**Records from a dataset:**
================================
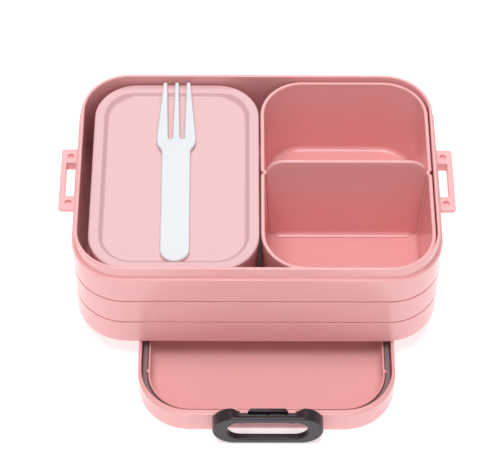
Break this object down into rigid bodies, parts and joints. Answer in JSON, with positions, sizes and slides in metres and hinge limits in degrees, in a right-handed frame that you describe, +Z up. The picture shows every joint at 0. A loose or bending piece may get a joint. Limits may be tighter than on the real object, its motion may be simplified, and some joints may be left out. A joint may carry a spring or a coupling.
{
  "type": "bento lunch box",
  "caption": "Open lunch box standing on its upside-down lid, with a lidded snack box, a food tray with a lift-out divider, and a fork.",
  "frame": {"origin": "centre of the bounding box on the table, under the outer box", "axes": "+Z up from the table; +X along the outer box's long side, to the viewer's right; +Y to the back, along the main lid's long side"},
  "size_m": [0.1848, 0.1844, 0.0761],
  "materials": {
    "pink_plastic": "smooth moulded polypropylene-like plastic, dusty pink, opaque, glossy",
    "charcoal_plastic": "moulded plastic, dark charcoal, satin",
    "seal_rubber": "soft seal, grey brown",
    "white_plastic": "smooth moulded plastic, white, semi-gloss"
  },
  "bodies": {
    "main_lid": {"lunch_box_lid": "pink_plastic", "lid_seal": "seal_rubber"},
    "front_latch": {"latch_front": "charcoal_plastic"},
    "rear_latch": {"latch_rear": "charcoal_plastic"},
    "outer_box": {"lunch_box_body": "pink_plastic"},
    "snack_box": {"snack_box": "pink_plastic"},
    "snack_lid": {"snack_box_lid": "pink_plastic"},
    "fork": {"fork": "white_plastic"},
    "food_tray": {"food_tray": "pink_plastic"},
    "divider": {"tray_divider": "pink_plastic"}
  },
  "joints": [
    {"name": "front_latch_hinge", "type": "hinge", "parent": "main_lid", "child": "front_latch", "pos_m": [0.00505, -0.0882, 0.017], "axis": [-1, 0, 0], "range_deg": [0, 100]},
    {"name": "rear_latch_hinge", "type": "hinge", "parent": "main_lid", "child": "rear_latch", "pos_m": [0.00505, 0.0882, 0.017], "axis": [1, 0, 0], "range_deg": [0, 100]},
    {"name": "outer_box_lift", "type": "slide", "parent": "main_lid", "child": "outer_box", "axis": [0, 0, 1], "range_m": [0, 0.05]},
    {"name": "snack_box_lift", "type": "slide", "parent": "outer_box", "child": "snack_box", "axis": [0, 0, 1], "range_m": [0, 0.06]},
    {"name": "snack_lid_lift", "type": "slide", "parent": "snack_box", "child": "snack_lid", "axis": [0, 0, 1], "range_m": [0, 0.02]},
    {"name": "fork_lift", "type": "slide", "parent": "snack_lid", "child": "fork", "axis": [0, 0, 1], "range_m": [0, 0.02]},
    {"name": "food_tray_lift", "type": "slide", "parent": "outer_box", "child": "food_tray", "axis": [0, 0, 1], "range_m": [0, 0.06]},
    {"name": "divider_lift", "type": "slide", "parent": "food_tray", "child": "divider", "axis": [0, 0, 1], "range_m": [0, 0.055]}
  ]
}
================================
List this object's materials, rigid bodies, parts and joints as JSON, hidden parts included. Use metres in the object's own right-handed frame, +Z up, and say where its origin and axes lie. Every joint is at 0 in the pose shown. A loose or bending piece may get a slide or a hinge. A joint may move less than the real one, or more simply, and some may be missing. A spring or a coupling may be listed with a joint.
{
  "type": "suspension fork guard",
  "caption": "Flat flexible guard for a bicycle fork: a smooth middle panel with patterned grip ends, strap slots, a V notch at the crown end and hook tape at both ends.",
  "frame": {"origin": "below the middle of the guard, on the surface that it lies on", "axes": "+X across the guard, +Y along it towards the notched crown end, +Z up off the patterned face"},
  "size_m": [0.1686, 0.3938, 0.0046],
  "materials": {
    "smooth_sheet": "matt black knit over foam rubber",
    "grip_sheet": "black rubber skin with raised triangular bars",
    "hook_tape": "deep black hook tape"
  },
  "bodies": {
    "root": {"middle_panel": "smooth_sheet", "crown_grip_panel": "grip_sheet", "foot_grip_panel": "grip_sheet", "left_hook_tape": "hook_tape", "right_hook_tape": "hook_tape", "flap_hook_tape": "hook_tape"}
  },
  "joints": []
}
================================
**What to do:**
Pull out all lines in the data above that include "rigid".

**The solution:**
Break this object down into rigid bodies, parts and joints. Answer in JSON, with positions, sizes and slides in metres and hinge limits in degrees, in a right-handed frame that you describe, +Z up. The picture shows every joint at 0. A loose or bending piece may get a joint. Limits may be tighter than on the real object, its motion may be simplified, and some joints may be left out. A joint may carry a spring or a coupling.
List this object's materials, rigid bodies, parts and joints as JSON, hidden parts included. Use metres in the object's own right-handed frame, +Z up, and say where its origin and axes lie. Every joint is at 0 in the pose shown. A loose or bending piece may get a slide or a hinge. A joint may move less than the real one, or more simply, and some may be missing. A spring or a coupling may be listed with a joint.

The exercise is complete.